Philly built both lines with a blend of old (Jason Kelce and Fletcher Cox) and young (Jordan Mailata and Milton Williams) — and so did Kansas City.

The Chiefs’ D-line is anchored by veteran star Chris Jones, who might be the best overall defensive lineman in football. And, realizing protecting Mahomes should be the top priority, they spent the last few years adding an elite guard (and former Patriot) Joe Thuney and tackle Orlando Brown, and drafting center Creed Humphrey and guard Trey Smith, both of whom are excellent.
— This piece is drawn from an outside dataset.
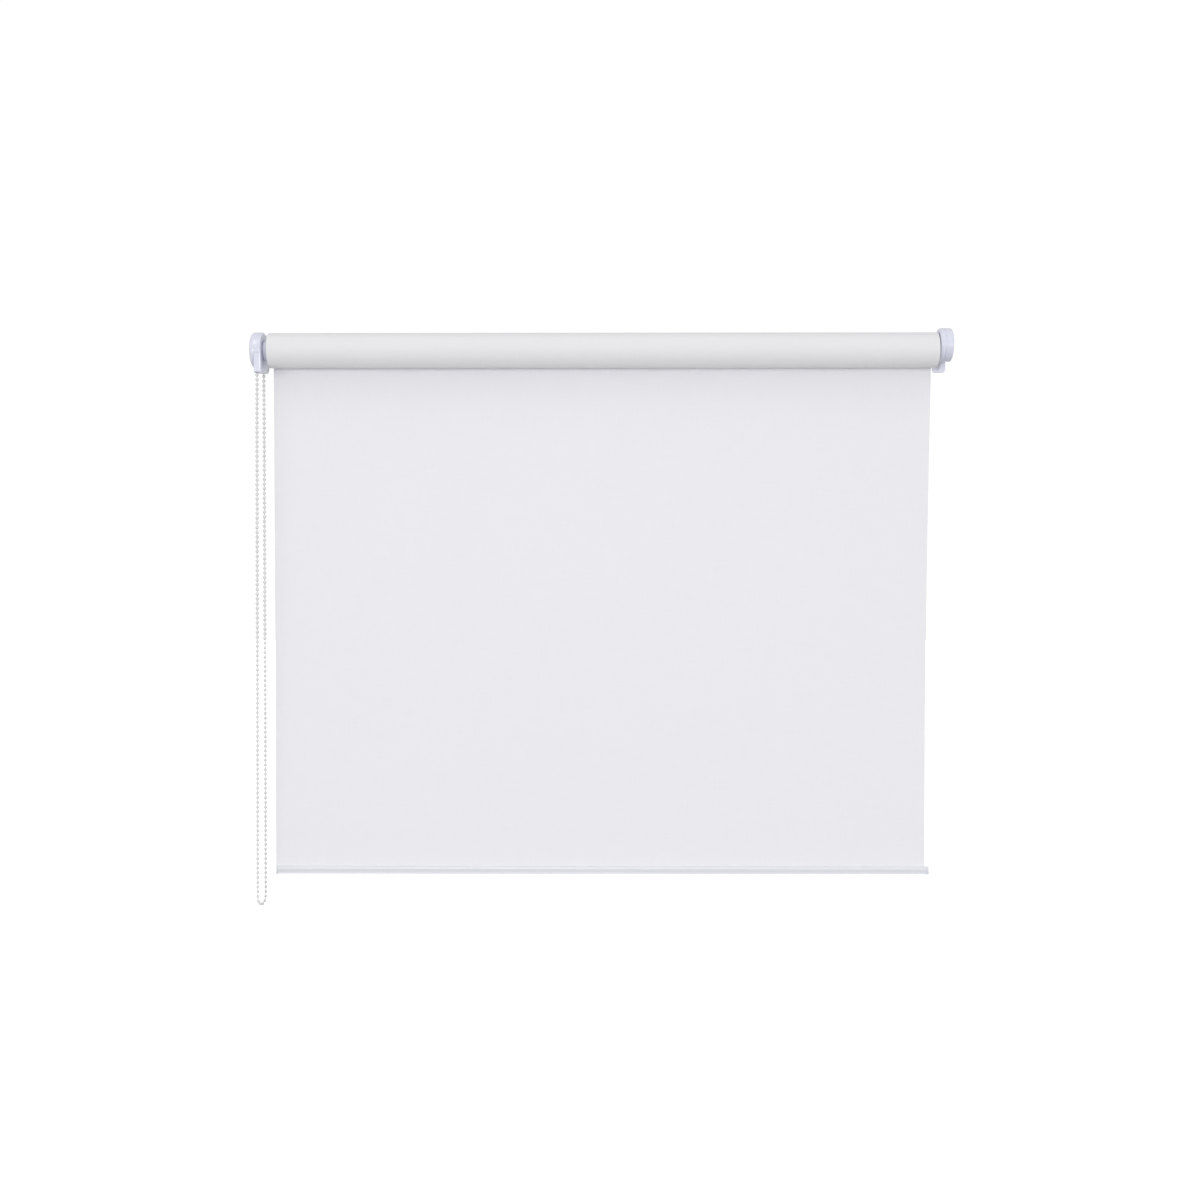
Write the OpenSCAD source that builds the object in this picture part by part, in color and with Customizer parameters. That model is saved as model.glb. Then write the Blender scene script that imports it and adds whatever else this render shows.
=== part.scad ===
// Chain-operated roller blind, in millimetres.
// X runs along the roller, -Y faces the room, the wall is the plane Y = 0, and +Z is up.
// The origin is the middle of the four wall screw holes, level with the roller's axis.

/* [Cloth] */
// Half the width of the wound cloth
cloth_half = 422; // [300:1:600]
// Outer radius of the wound cloth
roll_r = 22.4; // [19:0.1:24]
// Thickness of the cloth
cloth_t = 0.55; // [0.3:0.05:0.8]
// Height of the rail's lower edge below the roller's axis
drop = 669.5; // [400:0.1:670]
// How far the right edge draws in at the rail
neck_right = 7; // [0:0.5:10]
// How far the left edge draws in at the rail
neck_left = 1.5; // [0:0.5:5]

/* [Roller] */
// Distance from the wall to the roller's axis
axis_out = 30; // [27:0.5:40]
// Outer radius of the tube
tube_r = 14; // [13:0.5:16]
// Wall of the tube
tube_wall = 1.2; // [0.8:0.1:1.6]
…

Like the Brady-era Patriots, Kansas City is banking on being stout up front and allowing the best quarterback in football to do the rest. The plan obviously is working. Yes, having Mahomes on the field makes life easier for everyone and covers up multiple flaws, but the Eagles are using the same formula with a decent-but-overrated quarterback in Hurts.

The good news for the Patriots is there’s a clear path toward a return to success in the trenches. New England’s defensive line already is in good shape and has a capable coach in DeMarcus Covington, and the group will be even better if Christian Barmore reaches his potential. The offensive line needs some work, especially at the tackle spots, but the interior mostly is set with center David Andrews and right guard Mike Onwenu. We’ll see what Strange looks like in Year 2. Plus, there’s at least some hope that new offensive coordinator Bill O’Brien and O-line coach Adrian Klemm can remedy some of the dysfunction that plagued the unit in 2022.

Be it from Jones or someone else, above-average quarterback play should be more than enough for the Patriots to compete, provided they have their ducks in a row elsewhere. That includes fortifying both lines, and blending both traditional and aggressive roster building.